The fourth mode is the customizable "Ego" mode new for the Aventador S where you can pick and choose different elements of the car (suspension, traction and steering) to make it more or less track-tuned. Swapping modes is ridiculously easy using centrally-located buttons on the center console.

You won't walk away with the same sense of accomplishment from hooning the Aventador S as you would from keeping a classic Porsche 911 Turbo from spinning backwards into a wall. But you can blast down straights and take corners at silly speeds, which is more than enough to put a big dumb grin on your face.

Traction control kicked in a couple times as I was messing around with the Lambo's different drive modes and as usual, it's a power-cutting yet butt-saving killjoy. There are, however, nice clearly marked buttons to turn the Aventador S's driver aids on the center console.

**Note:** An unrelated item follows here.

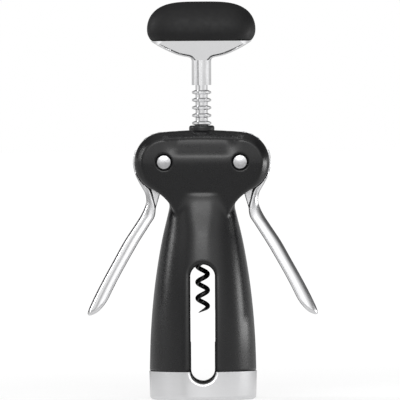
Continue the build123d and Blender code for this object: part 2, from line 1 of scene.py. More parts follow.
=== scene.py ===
"""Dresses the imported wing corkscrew: sculpted skins, finishes, studio and camera. Metres, +Z up.

The body, the wings and the grip get skins meshed from signed distance fields, which are written in
millimetres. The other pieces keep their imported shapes. Every piece gets a procedural finish.
"""

import json
import math

import bpy
import numpy as np
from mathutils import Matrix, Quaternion, Vector


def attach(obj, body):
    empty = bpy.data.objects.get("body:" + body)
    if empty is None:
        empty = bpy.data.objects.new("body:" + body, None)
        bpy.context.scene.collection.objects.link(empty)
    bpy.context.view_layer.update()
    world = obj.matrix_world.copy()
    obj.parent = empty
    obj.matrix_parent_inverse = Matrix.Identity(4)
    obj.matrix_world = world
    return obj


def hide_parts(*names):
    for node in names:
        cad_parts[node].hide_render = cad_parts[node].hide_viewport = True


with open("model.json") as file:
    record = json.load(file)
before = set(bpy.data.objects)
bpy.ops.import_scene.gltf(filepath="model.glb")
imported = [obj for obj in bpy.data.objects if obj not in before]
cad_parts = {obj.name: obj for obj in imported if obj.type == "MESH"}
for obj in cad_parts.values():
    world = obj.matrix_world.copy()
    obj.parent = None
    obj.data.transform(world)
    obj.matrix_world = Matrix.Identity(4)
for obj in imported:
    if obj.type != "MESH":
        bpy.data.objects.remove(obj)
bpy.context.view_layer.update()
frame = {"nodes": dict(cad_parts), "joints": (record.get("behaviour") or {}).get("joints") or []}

# Sizes are in millimetres unless a name or comment says otherwise.
MM = 0.001
JOINTS = {joint["name"]: joint for joint in frame["joints"]}
PIVOT_X = JOINTS["wing_right_swing"]["pos_m"][0] / MM
PIVOT_Z = JOINTS["wing_right_swing"]["pos_m"][2] / MM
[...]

The Aventador S's interior is still very much that of a quirky Italian plane-inspired supercar. Thankfully, it's also mostly buttons—not a big stupid touchscreen that you have to take your eyes off the road to deal with. (You reading this, McLaren?) Once you've got the muscle memory of where the important buttons are, it's shockingly normal to operate.

I'm sure there are still ways to ham-fist this Lamborghini off track backwards, but you'll have to dig around a bit for the right dance of button-pushes to make or ECU codes to flash. I'm also sure that you can still make an equally embarrassing low-speed parking lot ding when you're not quite sure where the corners of your $421,350 (base MSRP plus gas guzzler tax!) supercar happen to be.

But you'll have to fight the Lambo a bit to achieve peak rich asshat. Seeing as Lambo's flashiest owners are an unending source of entertainment for us all, this is probably a good thing for everybody—not just the nuts behind the wheel.